By CF O’Rourke
As I turned 25 and began to stare adulthood in the eye, I began to question what being a man really means. This personal exploration into my own masculinity has gotten me to dig deeper into the subject of gender. One point that really began to spark my interest in the subject was in a TED Talk by Jackson Katz. In his talk he makes a very simple, yet powerful comment. To paraphrase, whenever “gender issues” are mentioned, we almost always assume they are talking about women’s issues, as if we, the men, have removed ourselves from the conversation of gender entirely. It is vital for us to get back into the conversation of gender to determine what it means to be a man today.
(Note : I will first say, I am not an expert on gender studies, nor will I ever claim to be. I am simply hoping to facilitate a conversation. )
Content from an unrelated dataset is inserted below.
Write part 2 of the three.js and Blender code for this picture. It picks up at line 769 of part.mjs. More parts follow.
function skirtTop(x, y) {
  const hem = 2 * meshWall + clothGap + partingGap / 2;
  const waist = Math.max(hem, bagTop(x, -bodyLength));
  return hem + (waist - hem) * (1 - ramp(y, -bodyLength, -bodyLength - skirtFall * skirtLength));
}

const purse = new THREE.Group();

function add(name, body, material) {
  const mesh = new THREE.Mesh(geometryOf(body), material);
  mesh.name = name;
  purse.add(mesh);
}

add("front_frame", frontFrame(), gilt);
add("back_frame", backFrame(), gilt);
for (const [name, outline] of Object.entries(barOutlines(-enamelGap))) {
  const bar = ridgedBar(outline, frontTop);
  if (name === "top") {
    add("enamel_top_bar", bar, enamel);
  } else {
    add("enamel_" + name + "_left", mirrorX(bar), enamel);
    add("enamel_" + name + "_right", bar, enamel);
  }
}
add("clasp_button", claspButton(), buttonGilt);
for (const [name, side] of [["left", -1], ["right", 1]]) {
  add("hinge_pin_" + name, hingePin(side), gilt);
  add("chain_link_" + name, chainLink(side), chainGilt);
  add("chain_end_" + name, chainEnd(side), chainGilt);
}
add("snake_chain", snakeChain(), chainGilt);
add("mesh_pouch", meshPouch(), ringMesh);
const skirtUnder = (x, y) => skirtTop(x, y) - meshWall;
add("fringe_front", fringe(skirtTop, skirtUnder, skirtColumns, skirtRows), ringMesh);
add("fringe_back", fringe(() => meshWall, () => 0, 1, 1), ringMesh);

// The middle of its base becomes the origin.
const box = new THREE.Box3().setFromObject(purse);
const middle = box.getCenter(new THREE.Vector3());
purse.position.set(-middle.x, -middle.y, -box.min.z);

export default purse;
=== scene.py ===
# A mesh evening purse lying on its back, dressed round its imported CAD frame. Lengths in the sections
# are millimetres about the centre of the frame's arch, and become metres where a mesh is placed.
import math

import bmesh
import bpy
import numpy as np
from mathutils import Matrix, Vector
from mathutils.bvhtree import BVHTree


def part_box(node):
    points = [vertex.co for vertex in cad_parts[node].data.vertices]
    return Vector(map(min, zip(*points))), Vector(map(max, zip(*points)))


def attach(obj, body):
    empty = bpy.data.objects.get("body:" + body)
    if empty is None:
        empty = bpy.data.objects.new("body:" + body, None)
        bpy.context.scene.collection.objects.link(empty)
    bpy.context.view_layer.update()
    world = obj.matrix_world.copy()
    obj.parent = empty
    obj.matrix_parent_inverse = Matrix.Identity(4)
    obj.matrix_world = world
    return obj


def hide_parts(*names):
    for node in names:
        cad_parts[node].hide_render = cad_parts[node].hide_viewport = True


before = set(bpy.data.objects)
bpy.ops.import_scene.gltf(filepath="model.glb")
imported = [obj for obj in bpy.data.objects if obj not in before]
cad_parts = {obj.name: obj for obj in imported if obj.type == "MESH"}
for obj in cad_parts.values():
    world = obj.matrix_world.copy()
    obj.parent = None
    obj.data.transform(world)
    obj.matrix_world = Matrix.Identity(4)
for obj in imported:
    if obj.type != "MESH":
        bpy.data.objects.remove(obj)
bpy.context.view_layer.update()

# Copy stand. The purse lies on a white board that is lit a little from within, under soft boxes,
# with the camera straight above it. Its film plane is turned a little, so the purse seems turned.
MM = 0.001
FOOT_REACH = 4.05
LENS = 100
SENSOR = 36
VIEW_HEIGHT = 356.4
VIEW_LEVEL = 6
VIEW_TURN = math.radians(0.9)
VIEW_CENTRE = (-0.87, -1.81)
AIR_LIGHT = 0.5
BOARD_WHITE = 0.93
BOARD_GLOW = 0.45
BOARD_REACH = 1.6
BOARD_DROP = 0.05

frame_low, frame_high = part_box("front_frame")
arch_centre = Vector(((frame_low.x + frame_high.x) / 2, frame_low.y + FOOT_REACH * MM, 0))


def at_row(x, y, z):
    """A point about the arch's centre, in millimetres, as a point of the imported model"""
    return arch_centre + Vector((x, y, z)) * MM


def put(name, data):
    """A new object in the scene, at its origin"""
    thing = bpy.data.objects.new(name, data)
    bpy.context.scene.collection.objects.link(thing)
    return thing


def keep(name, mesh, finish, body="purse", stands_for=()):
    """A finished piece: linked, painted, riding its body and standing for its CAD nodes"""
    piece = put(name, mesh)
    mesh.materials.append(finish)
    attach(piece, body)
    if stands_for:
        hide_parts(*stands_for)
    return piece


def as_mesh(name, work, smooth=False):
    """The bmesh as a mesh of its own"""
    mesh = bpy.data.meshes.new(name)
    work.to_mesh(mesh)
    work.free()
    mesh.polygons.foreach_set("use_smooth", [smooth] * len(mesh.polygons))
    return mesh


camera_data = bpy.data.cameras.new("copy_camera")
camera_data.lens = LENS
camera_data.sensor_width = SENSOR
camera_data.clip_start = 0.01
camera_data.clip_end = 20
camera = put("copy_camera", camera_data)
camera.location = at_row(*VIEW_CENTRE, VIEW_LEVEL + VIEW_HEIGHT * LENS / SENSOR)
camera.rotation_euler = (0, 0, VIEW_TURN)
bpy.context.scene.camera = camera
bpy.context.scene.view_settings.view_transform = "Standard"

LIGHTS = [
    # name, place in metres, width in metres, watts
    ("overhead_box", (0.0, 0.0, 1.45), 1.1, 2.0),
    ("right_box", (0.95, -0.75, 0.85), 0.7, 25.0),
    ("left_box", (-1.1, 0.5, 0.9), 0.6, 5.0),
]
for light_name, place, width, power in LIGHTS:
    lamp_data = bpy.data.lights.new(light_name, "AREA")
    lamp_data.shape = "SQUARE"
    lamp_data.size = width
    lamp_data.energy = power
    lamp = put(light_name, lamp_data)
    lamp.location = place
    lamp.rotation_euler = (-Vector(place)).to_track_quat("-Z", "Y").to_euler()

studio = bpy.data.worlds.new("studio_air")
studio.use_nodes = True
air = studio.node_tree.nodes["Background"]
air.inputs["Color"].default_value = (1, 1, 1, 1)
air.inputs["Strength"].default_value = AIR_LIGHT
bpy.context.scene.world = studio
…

One cannot engage in discussion of gender, without mentioning feminism. Feminism, as defined by Merriam-Webster, is the “theory of the political, economic, and social equality of the sexes.” I feel that most decent people in the world would subscribe to this theory. So, why do we always have such a problem with this term? And particularly, why do men see this term as negative?
Many people have associated feminism with negative connotations for years. Bra burning, man hating, bossy women trying fight for crazy things like “equal pay” or to “stop sexual assault and domestic violence” or “vote.” (Sarcasm is tough when you type it). Yes, feminism is all of these things, but the one thing feminism stands for most is equality.
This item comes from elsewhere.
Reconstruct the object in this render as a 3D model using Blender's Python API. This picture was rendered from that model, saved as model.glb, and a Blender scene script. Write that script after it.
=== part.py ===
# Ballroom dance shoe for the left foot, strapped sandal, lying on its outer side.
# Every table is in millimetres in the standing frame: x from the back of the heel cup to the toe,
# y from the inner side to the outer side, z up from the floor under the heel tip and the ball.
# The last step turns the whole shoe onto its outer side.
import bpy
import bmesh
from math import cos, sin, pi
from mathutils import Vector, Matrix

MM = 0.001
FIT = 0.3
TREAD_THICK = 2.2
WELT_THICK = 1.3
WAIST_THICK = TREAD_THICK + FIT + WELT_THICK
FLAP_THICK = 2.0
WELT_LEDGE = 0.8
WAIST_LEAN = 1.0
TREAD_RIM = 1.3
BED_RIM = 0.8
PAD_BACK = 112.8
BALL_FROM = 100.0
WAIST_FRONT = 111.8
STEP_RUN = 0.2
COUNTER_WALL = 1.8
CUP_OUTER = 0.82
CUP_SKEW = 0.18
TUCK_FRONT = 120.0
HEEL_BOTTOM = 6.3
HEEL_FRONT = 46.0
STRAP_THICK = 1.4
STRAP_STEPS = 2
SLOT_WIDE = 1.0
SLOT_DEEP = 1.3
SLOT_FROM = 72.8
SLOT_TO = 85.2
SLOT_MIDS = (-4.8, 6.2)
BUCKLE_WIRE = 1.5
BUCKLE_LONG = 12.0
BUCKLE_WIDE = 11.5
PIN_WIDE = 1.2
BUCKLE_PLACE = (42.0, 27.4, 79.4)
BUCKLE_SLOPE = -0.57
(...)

Men and women share basic feelings and emotions that are universally human. We experience physical pain, fear, sadness, joy, frustration, loneliness, anxiety, stress, and love to name a few. But do men and women really experience these emotions differently? No – but we are taught to handle them differently.
Think back to being a kid on the playground at the park. Imagine a young girl falling off the monkey bars, and scraping her knee. Like any young child, the girl will cry. Mom or Dad will come to pick the girl up and care for her. They will let her cry, hug her, comfort her and allow her to work through all of her feelings before she is ready to hit the monkey bars again with confidence and make her way across. Now imagine those same monkey bars, the same incident, but with a boy. Mom and Dad will come to pick the boy up to make sure he isn’t terribly hurt, but what happens next is interesting. In no time at all, the boy will hear the words that all of us have heard in our lives, “Man up”, or “be a man.” We are taught from the very beginning that our natural, universally human emotions must be held back or not acknowledged at all if we want to “be a man.” Men and women innately feel emotions the same way, but society dictates how we handle those emotions.
So, how does feminism fit into all of this? We often think that feminism is when women demonstrate traditionally masculine gender roles. While this is true, it is only a piece of the equation. Equality is a two way street. Feminism does not prescribe, “strong” or “passive” or “independent” to any particular gender. It simply recognizes that these characteristics within all of us (wherever you fit in the gender spectrum) are universally human. Feminism eliminates the assignment of gender roles entirely allowing people to be the men and women they want to be, not what they are “supposed to be.”
When I see a strong, independent lady (like Beyonce or my girlfriend), I don’t think, “look at you, breaking social norms by not being weak and needy.” I just see a strong, independent woman. These women possess qualities that are both traditionally feminine and masculine and they are shining examples of women because of it.
Yet flip the example. When men show traditionally feminine characteristics, we do not praise them as a shining example of manhood. In fact, we shame them. If a man shows his emotions rather than burying them, he becomes less of a man in the eyes of his peers (or even worse in his own eyes). If a man shows weakness, admits failure or God forbid, cries, his buddies will have one of two reactions. They will a) Call him a pussy or b) Acknowledge that he looks sad, pour him a drink and tell him to “man up.” (Then, they get wasted; get super deep and cry listening to Wagon Wheel at the bar. But it’s not weird because they were wasted)
Society is constantly evolving, before we can claim our place in the world, we have to know ourselves. That means embracing all aspects of who we are, masculine and feminine. To thrive in this ever-changing world, we must know, to our very core, who we are and be proud of that man. Men throughout history have been confident in who they are, and that confidence has made them men. The men we idolize in film, and the men we idolize in real life have one thing in common, confidence.
So, how has feminism made me a better man? Confidence. Because of feminism I am stronger and more confident in myself. I know that I am full of many emotions and I am proud to not hide them. Because of feminism, I am able to truly examine who I am as a person, and not feel ashamed for any of it. Because of feminism, I can provide an example to other men, that being a man isn’t about being the strongest, or the toughest; it is about being confident in who you are and being man enough to not hide it.